Introduction: Flintstones Bluetooth
I wanted to be able to record cassettes from the internet (bird calls and other public domain items only !)
Step 1: The Quest Is the Quest
I bought one of these thingies with a 3.5 mm plug from Radio Shack shortly before ours sank, but the signal was awful and I couldn't tell a thrush from a grackle on the tapes. (I would run it from the computer's earphone jack to a double cassette player/recorder and record on the second one)
Step 2: Junk to Gold
I had this MP3 player transmitter from back when I had or wanted an MP3 player. I tried it in the 3.5 mm headphone jack on my computer, and Wahlah! I had anything on my computer transmitted to my whole house on any FM device, including one including a cassette recorder! The neighbors can probably receive it too, though nobody has thanked me yet.The signal is pretty good, with less static than I put up with on my work radios.

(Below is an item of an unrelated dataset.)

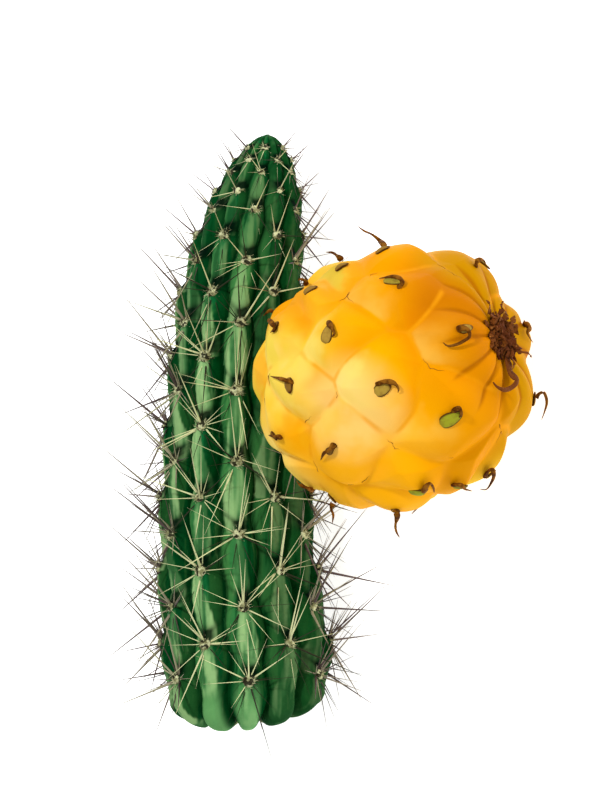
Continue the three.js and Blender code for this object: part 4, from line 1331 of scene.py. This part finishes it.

But, the two tiny AAA batteries would run down in a couple of hours.....so.....
Step 3: Dollar Store Battery Case
I took some random wire from around the house, gutted a one dollar flashlight, removing the switch and light bulb fixture, attaching some random wire to the battery contacts, twisted the other ends to the appropriate contacts of the transmitter battery case and plastered it in with gooey epoxy putty (JB Weld). Now it uses two D cells and I am still using the original pair after three weeks. I had to shorten the wires considerably (pix are the newer version) because they were picking up interference from everything. It makes tapes that are almost as good as ones taped directly from FM, and any suggestions are welcome.